Accommodative Services

Service Animal and Emotional Support Animal Guidelines

Service Animal Guidelines

Union College welcomes service animals on campus. A service animal is defined as a dog or small horse that is individually trained to do work or perform tasks for the benefit of a person with a disability. While legal access rights are afforded to users of service animals, the access comes with the responsibility of ensuring that the animal behaves and responds appropriately at all times, in public and that the user/handler, as a team must adhere to the same socially accepted standards as any individual in the college community. It is the user/handler’s responsibility to ensure the safety of a service animal. For more detailed guidance, please see Union College's Office of Community Standards Student Handbook.

Students in need of a service animal are asked to contact the Director of Accommodative Services, Shelly Shinebarger, at shinebas@union.edu to complete a brief Registration Form. Union College wants to make sure appropriate departments are notified, such as Residential Life, Academics, and Campus Safety.

The United States Department of Justice has created a helpful brief about service animals in public and private settings, which addresses some questions and concerns about what Federal law allows with regard to service animals. Please visit the link U.S. Department of Justice ADA Publication on Service Animals to learn more.

5 Tips: When You Meet a Service Dog

  1. Do not pet or interact with a service dog when it is wearing its harness. If the dog is resting without its harness, ask the owner's permission before petting the dog and respect the person's decision if they say no.
  2. Do not let your pet near a service dog, even if your pet is leashed. Allowing your pet to visit or "say hi," even for a moment, can cause the service dog to lose focus on the important job it has to do.
  3. For a blind traveler, do not shout directions, take the person by the arm, or interrupt them when they are crossing the street. If you are concerned for their safety, ask them if they need help first.
  4. It's helpful to let a person who is blind know that you are nearby and tell them if you have a dog with you.
  5. Do not offer the service dog food or treats. Remember... distracting a service dog can make its owner vulnerable to harm, so treat the dog as if it is not there.

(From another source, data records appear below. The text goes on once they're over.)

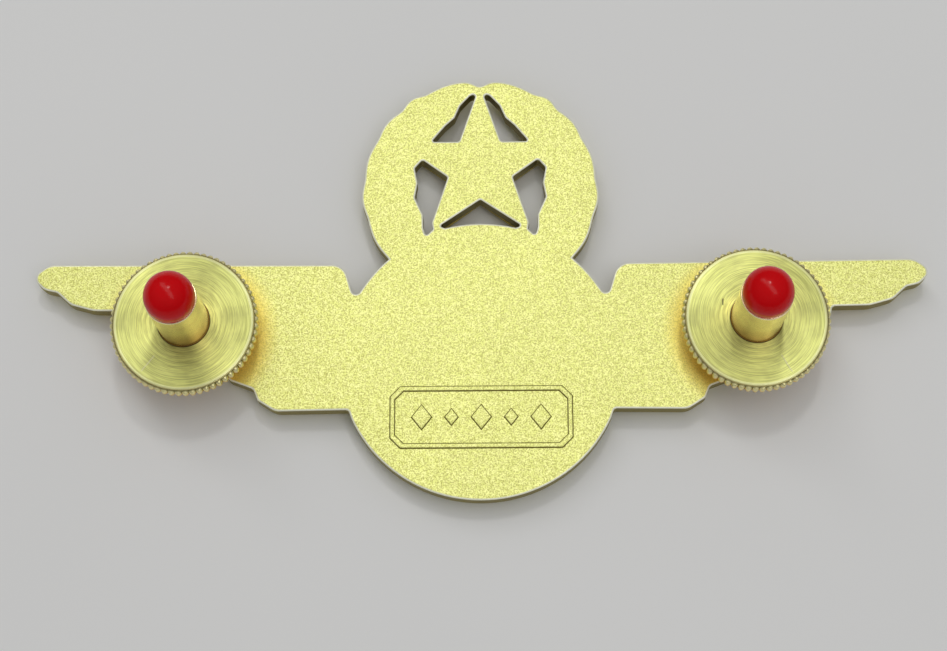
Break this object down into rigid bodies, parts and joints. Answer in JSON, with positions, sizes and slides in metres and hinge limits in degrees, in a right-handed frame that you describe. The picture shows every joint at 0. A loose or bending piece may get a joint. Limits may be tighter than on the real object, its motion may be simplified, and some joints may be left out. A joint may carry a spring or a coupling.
{
  "type": "pilot wings pin",
  "caption": "Die-struck pilot wings badge with a star in a wreath above a round body, held by threaded studs and knurled thumb nuts with red tips.",
  "frame": {"origin": "centre of the pin's footprint, on the surface that its face lies on", "axes": "+X along the wings to the right as seen from the back, +Y to the top of the star, +Z out of the badge's back along the studs"},
  "size_m": [0.0762, 0.0374, 0.0154],
  "materials": {
    "satin_gold": "gold plated, fine sandblasted satin back with bright rolled edges",
    "turned_brass": "bare lathe-turned brass with concentric tool marks",
    "barrel_brass": "smooth turned brass",
    "stud_brass": "bare cut-thread brass",
    "silver_solder": "dull silver solder, slightly rippled",
    "red_plastic": "glossy moulded red plastic"
  },
  "bodies": {
    "badge": {"badge_plate": "satin_gold", "left_stud": "stud_brass", "right_stud": "stud_brass", "left_solder_fillet": "silver_solder", "right_solder_fillet": "silver_solder"},
    "left_tip": {"left_red_tip": "red_plastic"},
    "left_nut": {"left_nut_disc": "turned_brass", "left_nut_barrel": "barrel_brass"},
    "right_tip": {"right_red_tip": "red_plastic"},
    "right_nut": {"right_nut_disc": "turned_brass", "right_nut_barrel": "barrel_brass"}
  },
  "joints": [
    {"name": "left_nut_travel", "type": "slide", "parent": "badge", "child": "left_tip", "axis": [0, 0, 1], "range_m": [-0.0019, 0.00507]},
    {"name": "left_nut_turn", "type": "hinge", "parent": "left_tip", "child": "left_nut", "pos_m": [-0.0247, -0.00413, 0.0049], "axis": [0, 0, 1], "range_deg": [-1080, 2880]},
    {"name": "right_nut_travel", "type": "slide", "parent": "badge", "child": "right_tip", "axis": [0, 0, 1], "range_m": [-0.0019, 0.00507]},
    {"name": "right_nut_turn", "type": "hinge", "parent": "right_tip", "child": "right_nut", "pos_m": [0.0229, -0.00413, 0.0049], "axis": [0, 0, 1], "range_deg": [-1080, 2880]}
  ],
  "couplings": [
    {"joint": "left_nut_turn", "follows": "left_nut_travel", "rad_per_m": 9894.8},
    {"joint": "right_nut_turn", "follows": "right_nut_travel", "rad_per_m": 9894.8}
  ]
}
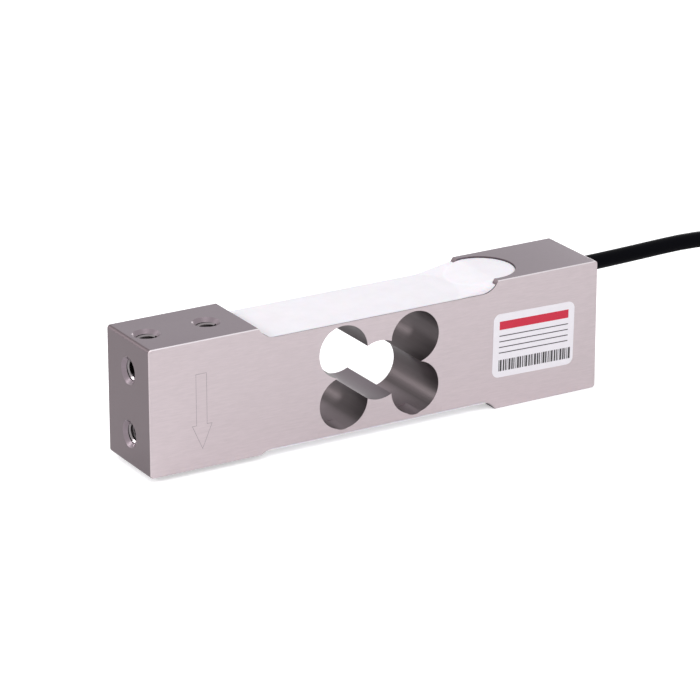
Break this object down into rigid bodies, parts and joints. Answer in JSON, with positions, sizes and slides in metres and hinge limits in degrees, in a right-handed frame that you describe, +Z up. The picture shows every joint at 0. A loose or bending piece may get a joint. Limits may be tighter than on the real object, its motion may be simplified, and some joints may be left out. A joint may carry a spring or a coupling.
{
  "type": "single point load cell",
  "caption": "Rectangular bending-beam load cell with a milled five-bore flexure, threaded ends, silicone-covered gauges and a tied signal cable.",
  "frame": {"origin": "middle of the beam's underside, at the height of the cable end's mounting pad", "axes": "+X along the beam towards the cable end, +Z up, the labelled side at -Y"},
  "size_m": [0.3232, 0.038, 0.04],
  "materials": {
    "beam_aluminium": "fine brushed, clear anodised",
    "gauge_film": "amber polyimide",
    "gauge_foil": "thin resistance foil",
    "tab_copper": "tinned copper",
    "lead_enamel": "enamelled ribbon",
    "board_epoxy": "glass epoxy",
    "bond_adhesive": "cured adhesive",
    "chip_black": "small resistor bodies",
    "solder": "tin solder",
    "silicone_white": "soft satin silicone",
    "label_white": "polyester film, plain design",
    "jacket_black": "soft cable jacket",
    "ferrule_steel": "crimped ring",
    "tie_nylon": "nylon",
    "core_red": "insulated core",
    "core_black": "insulated core",
    "core_green": "insulated core",
    "core_white": "insulated core",
    "core_shield": "sleeved drain wire"
  },
  "bodies": {
    "root": {"beam_body": "beam_aluminium", "gauge_top_load": "gauge_film", "foil_top_load": "gauge_foil", "tab_top_load": "tab_copper", "gauge_top_cable": "gauge_film", "foil_top_cable": "gauge_foil", "tab_top_cable": "tab_copper", "gauge_bottom_load": "gauge_film", "foil_bottom_load": "gauge_foil", "tab_bottom_load": "tab_copper", "gauge_bottom_cable": "gauge_film", "foil_bottom_cable": "gauge_foil", "tab_bottom_cable": "tab_copper", "board_bond": "bond_adhesive", "terminal_board": "board_epoxy", "trim_resistor_1": "chip_black", "trim_resistor_2": "chip_black", "trim_resistor_3": "chip_black", "trim_resistor_4": "chip_black", "gauge_solder_joints": "solder", "cable_solder_joints": "solder", "lead_top_load": "lead_enamel", "lead_top_cable": "lead_enamel", "lead_bottom_load": "lead_enamel", "lead_bottom_cable": "lead_enamel", "core_red": "core_red", "core_black": "core_black", "core_green": "core_green", "core_white": "core_white", "core_shield": "core_shield", "cable_jacket_inside": "jacket_black", "cable_ferrule": "ferrule_steel", "cable_seal": "jacket_black", "top_silicone": "silicone_white", "bottom_silicone": "silicone_white", "rating_label": "label_white", "cable_run": "jacket_black", "cable_hank": "jacket_black", "hank_tie": "tie_nylon", "end_sleeve": "jacket_black", "tail_red": "core_red", "tail_black": "core_black", "tail_green": "core_green", "tail_white": "core_white", "tail_shield": "core_shield"}
  },
  "joints": []
}
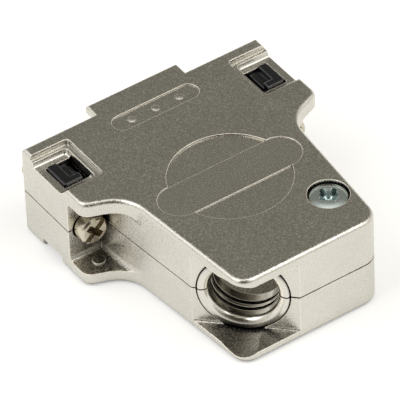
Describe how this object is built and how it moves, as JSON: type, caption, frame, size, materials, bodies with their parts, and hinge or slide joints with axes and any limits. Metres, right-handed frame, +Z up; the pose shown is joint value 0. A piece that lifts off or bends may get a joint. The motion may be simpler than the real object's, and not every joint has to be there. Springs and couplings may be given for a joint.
{
  "type": "d-sub hood",
  "caption": "Die-cast metal D-sub hood with a slanted cable outlet, split ferrule, jackscrews and sliding black retainers.",
  "frame": {"origin": "middle of the flat underside: centred between the side walls and between the mating face and the back wall", "axes": "+Y towards the mating face, +Z up through the closed hood, +X to the right seen from behind with the hood lying flat"},
  "size_m": [0.0392, 0.0442, 0.015],
  "materials": {
    "nickel": "satin nickel plate on a zinc casting",
    "screw_steel": "bright plated steel",
    "black_plastic": "semi-gloss"
  },
  "bodies": {
    "hood": {"upper_shell": "nickel", "lower_shell": "nickel", "ferrule_upper": "nickel", "ferrule_lower": "nickel", "case_screw": "screw_steel"},
    "screw_left": {"jackscrew_left": "screw_steel"},
    "screw_right": {"jackscrew_right": "screw_steel"},
    "slider_left": {"retainer_left": "black_plastic"},
    "slider_right": {"retainer_right": "black_plastic"}
  },
  "joints": [
    {"name": "screw_left_turn", "type": "hinge", "parent": "hood", "child": "screw_left", "pos_m": [-0.01665, 0.02035, 0.0075], "axis": [0, 1, 0], "continuous": true},
    {"name": "screw_right_turn", "type": "hinge", "parent": "hood", "child": "screw_right", "pos_m": [0.01665, 0.02035, 0.0075], "axis": [0, 1, 0], "continuous": true},
    {"name": "retainer_left_slide", "type": "slide", "parent": "hood", "child": "slider_left", "axis": [1, 0, 0], "range_m": [0, 0.0011]},
    {"name": "retainer_right_slide", "type": "slide", "parent": "hood", "child": "slider_right", "axis": [-1, 0, 0], "range_m": [0, 0.0011]}
  ]
}
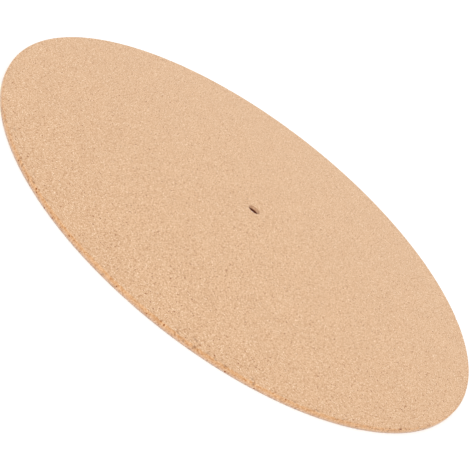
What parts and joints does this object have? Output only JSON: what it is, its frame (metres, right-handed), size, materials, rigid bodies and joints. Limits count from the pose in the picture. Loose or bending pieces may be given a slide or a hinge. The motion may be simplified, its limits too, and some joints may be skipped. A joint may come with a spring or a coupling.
{
  "type": "turntable platter mat",
  "caption": "Flat round mat of pressed cork for a record player's platter, with a small spindle hole through its centre and lightly rounded die-cut edges.",
  "frame": {"origin": "centre of the spindle hole on the underside, which is the face that lies on the platter", "axes": "+Z along the spindle, out of the face that carries the record; the mat is round, so +X and +Y are free"},
  "size_m": [0.3, 0.3, 0.003],
  "materials": {
    "cork": "matt agglomerated cork, fine pale granules with small dark specks, bare and unsealed"
  },
  "bodies": {
    "root": {"platter_mat": "cork"}
  },
  "joints": []
}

Emotional Support Animal Guidelines

A Therapy Animal is defined as an animal that is necessary for the individual to have an equal opportunity to use and enjoy a dwelling. There must be a relationship, or nexus, between the individual’s disability and the assistance the animal provides.

A student who wishes to bring a Therapy Animal to Union College must submit a Therapy Animal Request Form. The Special Accommodations Committee (SAC) will review the documentation and the student will be notified of the decision. Should approval be granted, the student should meet with the Office of Residential Life and Accommodative Services to review the Owner/Handlers’ Responsibilities.

A Therapy Animal should not be brought to campus until approval has been granted. Please note the student must petition for this approval each academic year. For more detailed guidance, see Union College's Office of Community Standards Student Handbook.